Alternatively, you can get an electricity plan that uses 100% clean energy.
Does renewable energy increase electricity rates in Texas?
No. This is a common argument, since homes and businesses use more renewable energy in places with expensive electricity. However, high kilowatt-hour prices are what drives renewable energy usage, and not vice versa.
In most cases, expensive electricity has two main causes:
- A power network with high costs in terms of infrastructure, operation and maintenance.
- Relying on expensive generation systems to meet peaks in electricity demand.
What renewable energy resources are being used in Texas?

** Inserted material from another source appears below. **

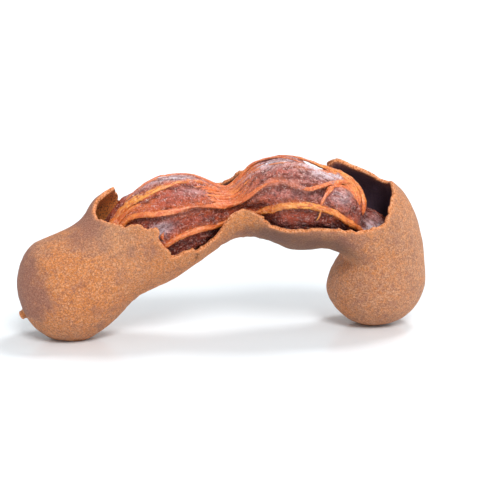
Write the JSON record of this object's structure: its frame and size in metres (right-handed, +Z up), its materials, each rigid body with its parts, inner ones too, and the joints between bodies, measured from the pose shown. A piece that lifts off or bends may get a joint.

The main renewable energy sources in Texas are wind power, solar power, biomass, and hydropower. Texas also has abundant geothermal resources, according to the US Energy Information Administration, but they have not been developed.
(Some organizations also count nuclear energy among the renewable sources, but this is a widely debated topic.)
How much renewable energy does Texas produce?
The following table summarizes electricity generation for the main renewable sources in 2019, according to ERCOT:
|Renewable Energy Source||Generation in 2019||Percentage (%)|
|Wind power||76,708 million kWh||20.0%|
|Solar power||4,398 million kWh||1.15%|
|Biomass||421 million kWh||0.11%|
|Hydroelectricity||956 million kWh||0.25%|
|Total renewable generation||82,482 million kWh||21.5%|
*Considering all forms of generation used in Texas, renewable and nonrenewable, the total electricity production for 2019 was 383,447 million kWh.
How much renewable energy does Texas use?
Among the 48 contiguous states, Texas is the only one with a stand-alone electricity grid, which means that all electricity generation is consumed locally. In other words, renewable energy usage is equal to production: 82,482 million kWh in 2019, equivalent to the annual consumption of over 5.8 million Texan homes.
Are there any health benefits to using renewables?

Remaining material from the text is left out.